You should click through some of the links I've included, like https://dyingforaniphone.com/ and see how much money Apple pushes to hide how each of its innovations leads to corruption and straight-up sweat shop behavior (among other companies like Samsung, LG, Microsoft, HP and the like).

Or read more about how the necessary components for our devices like cobalt maintains the slave labor in Africa backed by Western hegemonic forces: https://www.nytimes.com/2023/01/23/books/review/cobalt-red-s... or the case of oil being pushed for more energy production and the lobbying against green solutions from companies like Exxon and Shell via https://press.uchicago.edu/ucp/books/book/chicago/O/bo185167...

It's not even really about you or how you feel but what this industry is doing. And with the recent Supreme Court rulings, we're going to be lucky if we know if _more_ things go down.

>The industrial-technological system may survive or it may break down. If it survives, it MAY eventually achieve a low level of physical and psychological sutfering, but only after passing through a long and very painful period of adjustment and only at the cost of permanently reducing human beings and many other living organisms to engineered products and mere cogs in the social machine. Furthermore, if the system survives, the consequences will be inevitable: There is no way of reforming or modifying the system so as to prevent it from depriving people of dignity and autonomy.

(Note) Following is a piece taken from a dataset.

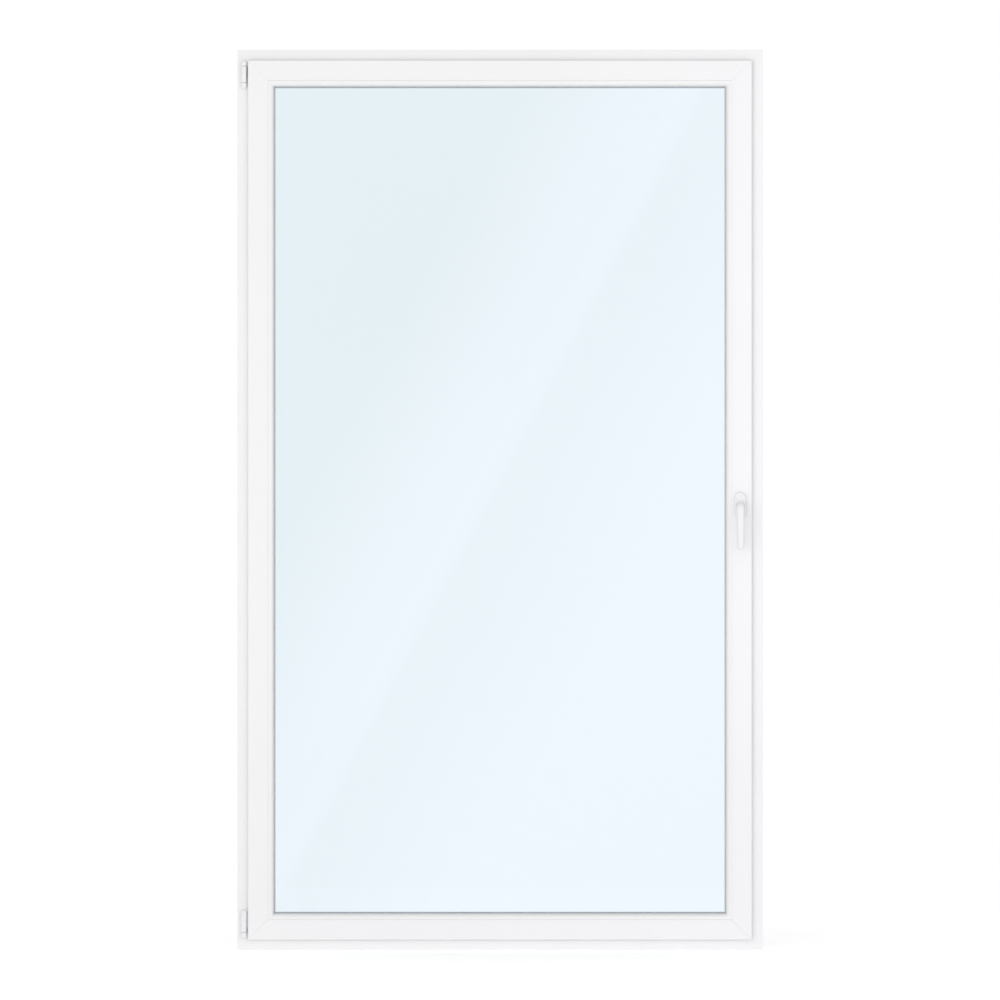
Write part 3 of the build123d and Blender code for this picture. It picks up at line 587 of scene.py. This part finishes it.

Theodore Kaczynski, Industrial Society and Its Future

https://besser.tsoa.nyu.edu/howard/Anarchism/Unabom/manifest...

I think Kaczynski's take is overly pessimistic, but it does get the broad strokes right.

Kaczynski has a few good points about the dehumanizing effects of industrialization, but man is his extremely long screed about "leftists" tiresome. You could give that chunk to Joe Rogan or Tucker Carlson and it wouldn't feel out of character.
I'm convinced things are going to get very ugly over the next decade or two. It won't be until things get tremendously bad before the government actually does something and tries to turn it around.
Better stop moralizing capitalism. AI is simply another tool, and like all the tools that came before, its #1 purpose is to generate profits for the owners.

There's no counterbalance or consolidation of power that wouldn't go in accordance with the rules of a capitalist society, which necessarily includes the social class divide. Between those owning everything and those who sell their labor to survive.

Ugly or not, that is exactly what capitalism is supposed to be doing.